Indeed, Liu spoke to the press about her experience as a child of immigrants from China and on how she had grown up in America speaking Chinese at home, but yet was found to be “not Asian enough” for certain acting roles.
Her frank admission that her (arguably) best –known 2000 film Charlie’s Angels, was a “silly popcorn film…not Shakespeare or anything even close to that,” was oddly moving. She further explained that it had been an important role for her to accept regardless of its artistic merits, because the role had been originally cast for a Caucasian, and would help to change how people saw the “face of things.”
With Liu’s background, and her assumed responsibilities on the changing of perceptions in Hollywood, Velocity made us think about the complicated nature of personal identity. To this end, her background as a Hollywood star – and the experiences that the role has afforded her- served to add to the work, rather than detract (or distract) from it.

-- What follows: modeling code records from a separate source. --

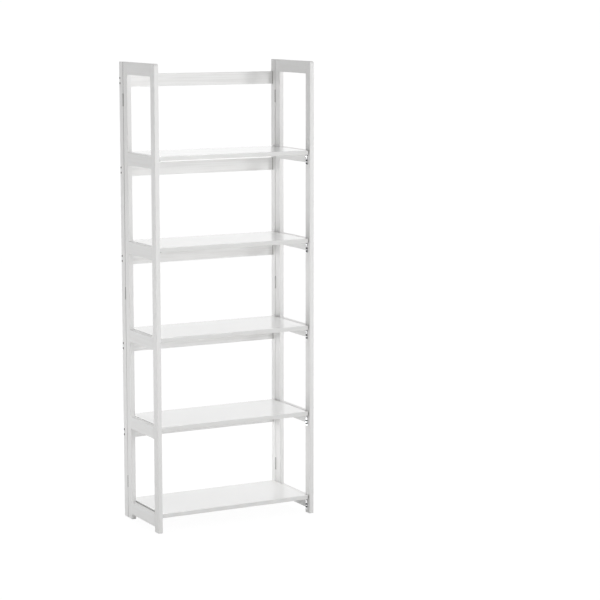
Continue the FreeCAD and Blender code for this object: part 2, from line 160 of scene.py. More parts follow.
# The eye sees the floor white, with a trace of the shadow on it.
floor_reach = 7.0              # half its width, in metres
floor_white = 0.9              # what it gives back of the light that falls on it
floor_trace = 0.12             # how much of that light, and so of a shadow, the eye sees
floor_seen = 0.93              # the even white that the eye sees besides
floor_mesh = bpy.data.meshes.new("floor")
floor_mesh.from_pydata([(-floor_reach, -floor_reach, 0), (floor_reach, -floor_reach, 0),
                        (floor_reach, floor_reach, 0), (-floor_reach, floor_reach, 0)], [], [(0, 1, 2, 3)])
floor = bpy.data.objects.new("floor", floor_mesh)
bpy.context.scene.collection.objects.link(floor)
paper = bpy.data.materials.new("floor_paper")
Shade.start(paper)
eye = seen_rays()
matt = Shade.make("ShaderNodeBsdfDiffuse", Color=eye * (floor_trace - floor_white) + floor_white)
glow = Shade.make("ShaderNodeEmission", Color=pure_white, Strength=eye * floor_seen)
Shade.make("ShaderNodeOutputMaterial", Surface=Shade.make("ShaderNodeAddShader", i0=matt, i1=glow))
floor_mesh.materials.append(paper)


def lamp(name, place, aim, width, height, power, spread=180.0):
    """A soft rectangular lamp that points at a place. spread is its beam's angle in degrees."""
    data = bpy.data.lights.new(name, "AREA")
    data.shape = "RECTANGLE"
    data.size = width
    data.size_y = height
    data.energy = power
    data.spread = math.radians(spread)
    light = bpy.data.objects.new(name, data)
    light.location = place
    light.rotation_euler = (Vector(aim) - Vector(place)).to_track_quat("-Z", "Y").to_euler()
    bpy.context.scene.collection.objects.link(light)


# A tall lamp at the right of the front draws the right side's shadow on the back rails.
lamp("tall", (1.87, -4.73, 1.75), (0.0, 0.0, 1.3), width=0.9, height=1.4, power=51.0)
# Two low ones at the left and one behind lift the lower half, the last the frames' inner faces.
lamp("left_front", (-1.9, -2.6, 0.4), (0.0, 0.0, 0.6), width=1.2, height=0.6, power=7.0)
lamp("left_side", (-2.4, 0.5, 0.4), (0.0, 0.0, 0.6), width=1.0, height=0.6, power=9.2)
lamp("behind", (-0.1, 1.8, 0.7), (0.1, 0.0, 0.65), width=0.4, height=1.2, power=6.5)
# A weak one close behind lifts the right side's inner faces above the lowest shelf. When that
# shelf is flipped up, its top faces this lamp, and near the right side it is overlit.
lamp("low_behind", (-0.2, 0.75, 0.16), (0.27, 0.05, 0.10), width=0.15, height=0.2, power=0.09, spread=40.0)


# ---- The posts and stiles: upright sticks of planed softwood, sanded and eased along their edges.
# They are sprayed with white satin lacquer. The grain shows only as faint lines along each stick,
# and the cut ends drink more lacquer and stay a little rougher and darker.
stick_white = (0.86, 0.86, 0.855, 1.0)
stick_shaded = (0.80, 0.795, 0.785, 1.0)
stick_ends = (0.76, 0.755, 0.745, 1.0)
stick_gloss = 0.4              # the film's roughness
stick_fill = 0.4               # how well it hides the grain
painted_shade_grey = (0.30, 0.295, 0.28, 1.0)          # the dark grey of painted shade, and of the front stiles' darker feet
grain_drawn = 0.03             # how slowly the grain changes lengthways
growth_fade = (0.42, 0.62)     # the noise values between which a growth line is drawn
line_shade, pore_shade = 0.45, 0.4             # how far growth lines and pores shade bare wood
cloud_shade, even_shade = 0.3, 0.1             # and how far the film's thickness does, and all of it
line_rise, pore_rise = -0.6, 0.5               # how much bare wood's lines and pores stand out
ripple_rise, bare_ripple = 0.1, 0.35           # the film's ripple, and what bare wood adds to it
cloud_rough, pore_rough = 0.1, 0.15            # what clouds and bare wood's pores do to the roughness
cut_pore_rough, cut_rough = 0.1, 0.15          # and what a cut end adds, in its pores and evenly
along_grain = (0.6, 0.9)       # a fade to the faces that look along the grain
squarely = (0.7, 0.95)         # a fade from faces that look aside to faces that look along an axis


def unsigned(vector, axis):
    """One of a vector's three parts, without its sign."""
    return part_of(vector, axis).maths("ABSOLUTE")


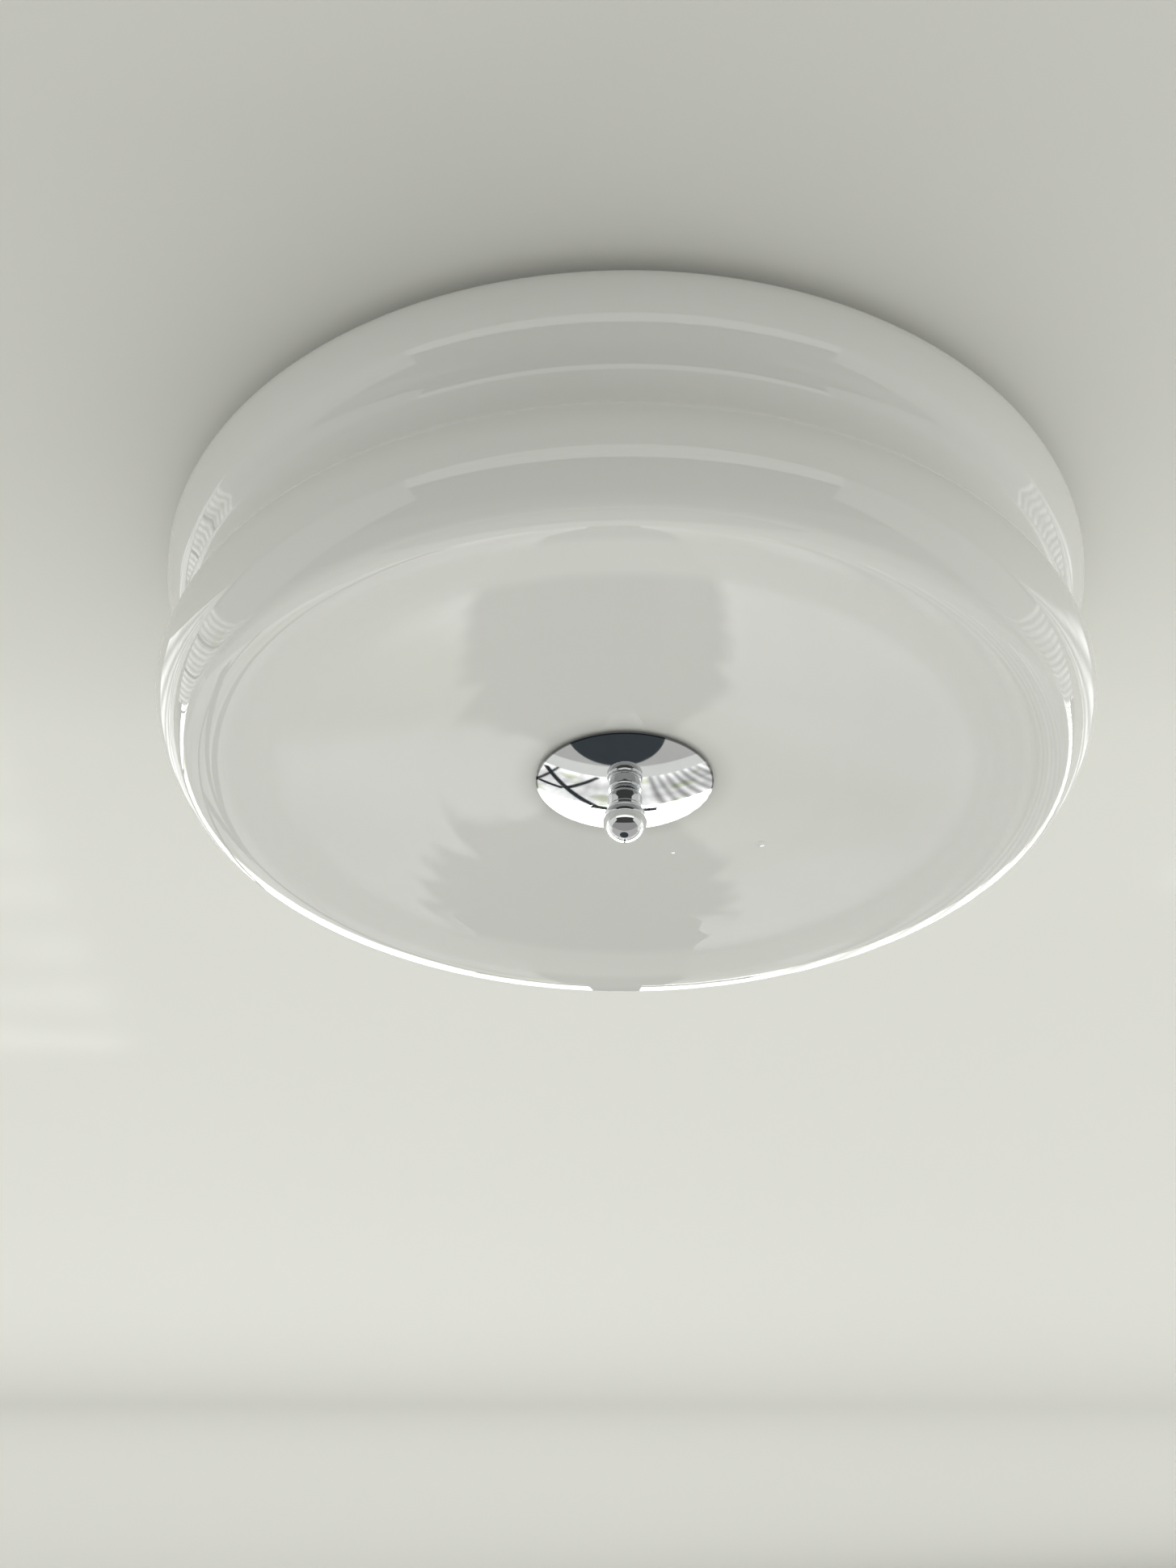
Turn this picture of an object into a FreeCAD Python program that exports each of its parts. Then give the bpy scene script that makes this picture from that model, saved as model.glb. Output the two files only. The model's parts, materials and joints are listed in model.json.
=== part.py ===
import FreeCAD, Part
import math
import os
from FreeCAD import Vector

# Flush mount ceiling light: a two-tier opal glass bowl hung on a central threaded rod,
# closed below by a chrome cap and a ball finial, over a steel pan with three screw bulbs.
# Millimetres. The origin is the centre of the pan's back face, on the ceiling. +Z is up,
# so the whole light hangs below zero. The light is seen from the -Y side.

os.makedirs("parts", exist_ok=True)

# Glass bowl, outer face. Angles are those of the face's outward normal above the horizontal.
TIER1_R = 202.0             # widest radius of the upper tier
TIER2_R = 200.0             # widest radius of the lower tier
TIER_SPACING = 65.4         # height from one widest line to the other
GLASS_WALL = 4.0
MOUTH_R = 172.0             # radius of the open top
LIP_ROUND = 1.2             # ground edge round the open top
SHOULDER_TOP_R = 11.0       # upper tier, round next to the lip
SHOULDER_SIDE_R = 15.5      # upper tier, round above its widest line
SHOULDER_SPLIT = 40.0       # angle where one round passes to the other
TIER1_FLANK_R = 34.0        # upper tier, round below its widest line
VALLEY_R = 19.0             # hollow between the two tiers
TIER2_SHOULDER_R = 17.5     # lower tier, round about its widest line
TIER2_SHOULDER_END = -12.0
TIER2_FLANK_R = 47.0        # lower tier, long slope to the bottom
TIER2_FLANK_END = -45.0
CORNER_R = 6.0              # tight turn at the foot of the slope
CORNER_END = -80.0
CREST_R = 45.0              # raised rim round the bottom face
DISH_DEPTH = 6.4            # rise of the bottom face from its rim to the middle
GLASS_HOLE_R = 9.0          # middle hole of the bottom face

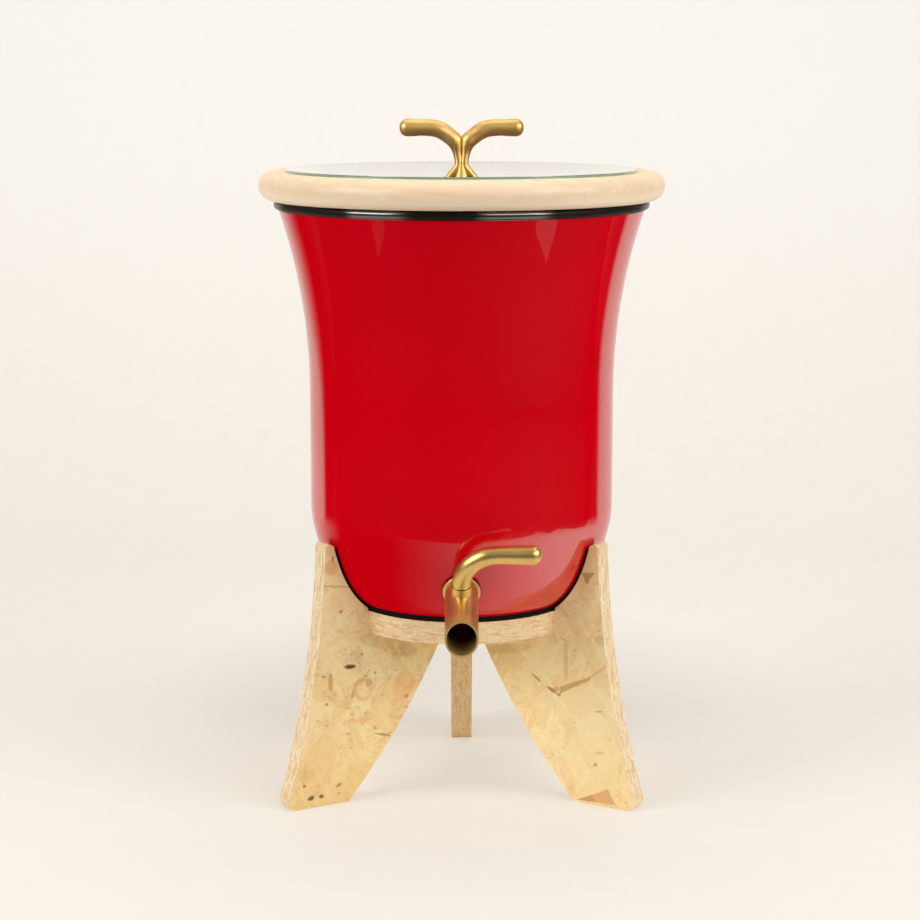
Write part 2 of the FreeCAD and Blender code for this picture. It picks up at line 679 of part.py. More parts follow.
# ------------------------------------------------------------------ all pieces
def build():
    os.makedirs("parts", exist_ok=True)
    one_leg = leg()
    for name, angle in LEG_ANGLES.items():
        save(name, turn_to(one_leg, angle))
    save("shelf_disc", shelf_disc())
    save("shelf_screws", for_each_leg(wood_screw()))
    save("leg_pads", for_each_leg(cradle_strip()))
    save("base_pad", Part.makeCylinder(BASE_R, BASE_PAD, V(0, 0, SHELF_TOP)))
    save("pot_body", pot_body())
    save("rim_trim", rim_trim())

    seal = ring(SEAL_R, SHANK_R, 0, SEAL_THICKNESS)
    tap_pieces = {
        "tap_body": tap_body(),
        "tap_seal_outer": seal,
        "plug_sleeve": plug_sleeve(),
        "stem_collar": stem_collar(),
        "valve_plug": valve_plug(),
        "stem_o_rings": stem_o_rings(),
        "lever_handle": lever_handle().cut(stop_pin()),
        "lever_grub_screw": lever_grub_screw(),
        "stop_pin": stop_pin(),
        **tap_washers(),
    }
    for name, shape in tap_pieces.items():
        save(name, on_tap(shape))
    save("spout_tube", spout_tube())

    save("lid_ring", lid_ring())
    save("lid_glass", lid_glass())
    save("glass_bedding", glass_bedding())
    save("lid_handle", lid_handle())
    for name, shape in handle_fixing().items():
        save(name, shape)


build()
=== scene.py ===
"""Finish, studio and camera for the water pot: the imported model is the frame, in metres."""

import math

import bpy
from mathutils import Matrix, Vector

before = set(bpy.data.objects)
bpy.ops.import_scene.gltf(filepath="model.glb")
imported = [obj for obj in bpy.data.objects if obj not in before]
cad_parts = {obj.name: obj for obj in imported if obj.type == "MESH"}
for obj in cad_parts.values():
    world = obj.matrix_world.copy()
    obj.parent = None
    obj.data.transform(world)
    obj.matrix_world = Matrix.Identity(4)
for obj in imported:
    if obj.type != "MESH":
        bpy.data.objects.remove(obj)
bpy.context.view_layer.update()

MM = 0.001
LEG_ANGLES = {"leg_left": 210.0, "leg_right": 330.0, "leg_back": 90.0}


def colour(red, green, blue):
    """Linear colour from the 0 to 255 values of a screen."""
    def linear(value):
        value /= 255
        return value / 12.92 if value <= 0.04045 else ((value + 0.055) / 1.055) ** 2.4
    return (linear(red), linear(green), linear(blue), 1.0)


# ------------------------------------------------------------------ node trees
class Paint:
    """A material's node tree, with a short call for each kind of node."""

    def __init__(self, name):
        self.material = bpy.data.materials.new(name)
        self.material.use_nodes = True
        self.tree = self.material.node_tree
        self.shader = self.tree.nodes["Principled BSDF"]

    def add(self, kind, inputs, **settings):
        """New node of a kind; each input is a value, or a socket to link to."""
        node = self.tree.nodes.new("ShaderNode" + kind)
        for key, value in settings.items():
            setattr(node, key, value)
        for socket, value in inputs.items():
            self.plug(node, socket, value)
        return node

    def plug(self, node, socket, value):
        if isinstance(value, bpy.types.NodeSocket):
            self.tree.links.new(value, node.inputs[socket])
        else:
            node.inputs[socket].default_value = value

    def set(self, **inputs):
        """Set or link the shader's inputs; an underscore in a name stands for a space."""
        for name, value in inputs.items():
            self.plug(self.shader, name.replace("_", " "), value)

    def place(self):
        """Position in the row frame, which moves with the piece."""
        return self.add("TexCoord", {}).outputs["Object"]

    def normal(self):
        return self.add("TexCoord", {}).outputs["Normal"]

    def moved(self, vector, scale=(1, 1, 1), turn=(0, 0, 0), shift=(0, 0, 0)):
        """Vector turned, scaled and shifted, in that order."""
        turned = self.add("Mapping", {"Vector": vector, "Rotation": turn}).outputs[0]
        return self.add("Mapping", {"Vector": turned, "Scale": scale, "Location": shift}).outputs[0]

    def noise(self, vector, scale=1.0, detail=2.0, roughness=0.5):
        node = self.add("TexNoise", {"Vector": vector, "Scale": scale, "Detail": detail,
                                     "Roughness": roughness})
        return node.outputs["Fac"]

    def math(self, operation, first, second=0.0):
        return self.add("Math", {0: first, 1: second}, operation=operation).outputs[0]

    def ramp(self, value, low, high, to_low=0.0, to_high=1.0):
        """Smooth step of value from low..high to to_low..to_high."""
        node = self.add("MapRange", {"Value": value, "From Min": low, "From Max": high,
                                     "To Min": to_low, "To Max": to_high},
                        interpolation_type="SMOOTHSTEP")
        return node.outputs["Result"]

    def mix(self, factor, first, second):
        """Colour that goes from first to second as factor goes from 0 to 1."""
        node = self.tree.nodes.new("ShaderNodeMix")
        node.data_type = "RGBA"
        for index, value in ((0, factor), (6, first), (7, second)):
            self.plug(node, index, value)
        return node.outputs[2]

    def palette(self, value, *colours):
        """Colour picked evenly from the colours by a value from 0 to 1."""
        node = self.add("ValToRGB", {"Fac": value})
        ramp = node.color_ramp
        ramp.interpolation = "CONSTANT"
        for index, chosen in enumerate(colours):
            place = index / len(colours)
            stop = ramp.elements[index] if index < 2 else ramp.elements.new(place)
            stop.position = place
            stop.color = chosen
        return node.outputs["Color"]

    def split(self, vector):
        return self.add("SeparateXYZ", {"Vector": vector}).outputs

    def length(self, vector):
        return self.add("VectorMath", {0: vector}, operation="LENGTH").outputs["Value"]

    def from_axis(self, vector):
        """Distance from the Z axis."""
        return self.length(self.moved(vector, scale=(1, 1, 0)))

    def bump(self, height, distance, strength):
        node = self.add("Bump", {"Height": height, "Distance": distance, "Strength": strength})
        self.plug(self.shader, "Normal", node.outputs[0])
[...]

There is certainly a performative quality to her on-going artwork Lost and Found, in which Liu places discarded found objects into books, which are then placed on shelves:
Audiences are encouraged to pick up the books, browse through them and replace them in any order that they like. In so doing, the audience “partakes in a cycle of rediscovery” with the lost objects gaining new meaning through the audience’s re-ordering of each piece.
Conceptually, this isn’t too far different from the way in which popular audiences engage with movies and television – absorbing the content and then internalizing it with their own reactions and narratives. In this case, however, the same is done with books and the unexpected surprise of the found objects discovered within them. It’s a great allegory for the multilayered aspects of Liu’s own personality, being amongst others, an actress, artist, Chinese, Western and a UNICEF Ambassador.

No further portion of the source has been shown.